:: Problem to solve ::
Repeat exactly what appears from the opening line of the listing to the line with "wasm.setup();", inclusive.

═══ Data shown

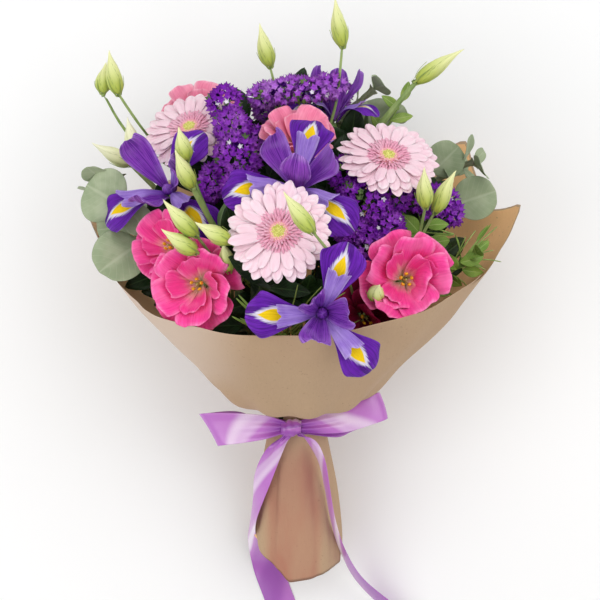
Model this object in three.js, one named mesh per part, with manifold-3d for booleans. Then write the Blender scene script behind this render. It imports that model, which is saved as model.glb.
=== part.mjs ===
// Mixed flower bouquet in a kraft paper wrap, tied with a satin ribbon and lying on its back.
// Millimetres, +Z up. Places are measured from a point on the bouquet's axis just below its neck:
// X to the right, Y towards the flowers, Z up, away from the surface the bouquet lies on.
import * as THREE from 'three';
import { mergeVertices } from 'three/addons/utils/BufferGeometryUtils.js';
import Module from 'manifold-3d';

const wasm = await Module();
wasm.setup();

// Driving dimensions
const axisRise = THREE.MathUtils.degToRad(23);
const surfaceLevel = -81.5;
const waist = 14;
const twineLevel = 8;
const clearance = 0.3;
const petalThickness = 0.9;
const leafThickness = 0.8;
const stemRadius = 2.7;
const stemSpacing = 5.75;
const stemEnd = -112;
const stemSpread = 1.28;
const stemTwist = THREE.MathUtils.degToRad(26);
const woodyStemRadius = 3.2;
const stemSides = 4;
const stalkRadius = 1.4;
const stalkSides = 3;
const paperThickness = 0.8;
const paperOverlap = 1.4;
const ribbonThickness = 1;
const ribbonWidth = 26;
const gerberaReach = 43;
const irisReach = 61;
const lisianthusReach = 38;
const budRadius = 6.6;
const floretHeight = 5;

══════

:: Expected output ::
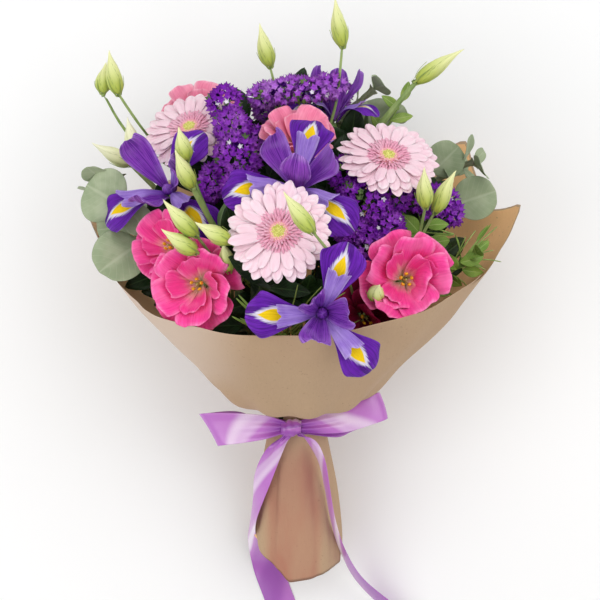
Model this object in three.js, one named mesh per part, with manifold-3d for booleans. Then write the Blender scene script behind this render. It imports that model, which is saved as model.glb.
=== part.mjs ===
// Mixed flower bouquet in a kraft paper wrap, tied with a satin ribbon and lying on its back.
// Millimetres, +Z up. Places are measured from a point on the bouquet's axis just below its neck:
// X to the right, Y towards the flowers, Z up, away from the surface the bouquet lies on.
import * as THREE from 'three';
import { mergeVertices } from 'three/addons/utils/BufferGeometryUtils.js';
import Module from 'manifold-3d';

const wasm = await Module();
wasm.setup();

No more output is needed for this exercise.